You're going to have to decide if you are going to tolerate it and if so, what you're going to expect from the future. Set ground rules. "THIS is how it's going to be" and if the other person doesn't like your rules, then you know there's no remorse and you're probably better off without.
Nobody can do this for you, no one can assure you that it's not going to happen again. Re-evaluate the relationship and ask yourself the question, if it happens again, will I call it off or am I going to just forgive and forget again? Can you live with this? Is this what you want your relationship to be like? Take a deep look into yourself and make a decision, I think you're worth being genuinely loved and cared for, you're not a disposable person. The one who's hurting you is the one who's losing out.
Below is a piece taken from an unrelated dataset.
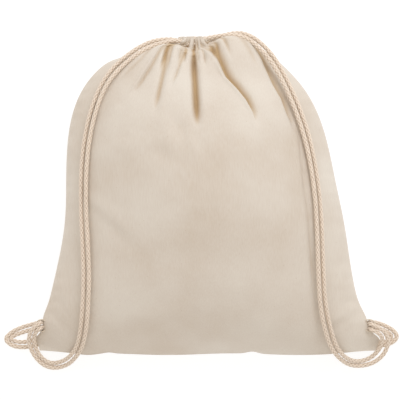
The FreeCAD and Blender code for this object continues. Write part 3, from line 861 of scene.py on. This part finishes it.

You're a wonderful person and you deserve to be loved, you deserve someone who loves you with all their heart and would worship the ground you walk on.
That's my opinion on this. Only you can decide.
~Andie~
Hey Short and Sassy,
I am a counselor but more than that I am your WLS sister. If you need a someone to listen, you can email me at [email protected]. Praying for you daily.
Sincerely,
Sonya Sumrall
IF this was your hubby cheating, then I agree with Andie, Christine, and Tams. I will tell you right now that I have spot in the backyard reserved for Jim were he to cheat on me and he KNOWS it! It would devastate me, too, and then I'd kill him - my motto is no exes, no steps.....bury your problems in the backyard!
But not knowing the situation, I will say this to you. You are a very beautiful and lovely person and very deserving of love and respect. This is not something you caused. YOU did not make this decision, the other person did and it is not fair to you to make you feel it is your fault. If YOU HAD made this decision, I think you would have prolly chosen a different, hopefully better, course of action. You are loved. You are beautiful. You are a wonderful person. Never forget that! The Queen says so, so it MUST be the pure truth! The Queen would NEVER lie to one of her loyal, royal subjects. Hang in there sweetie.....we all gots your back!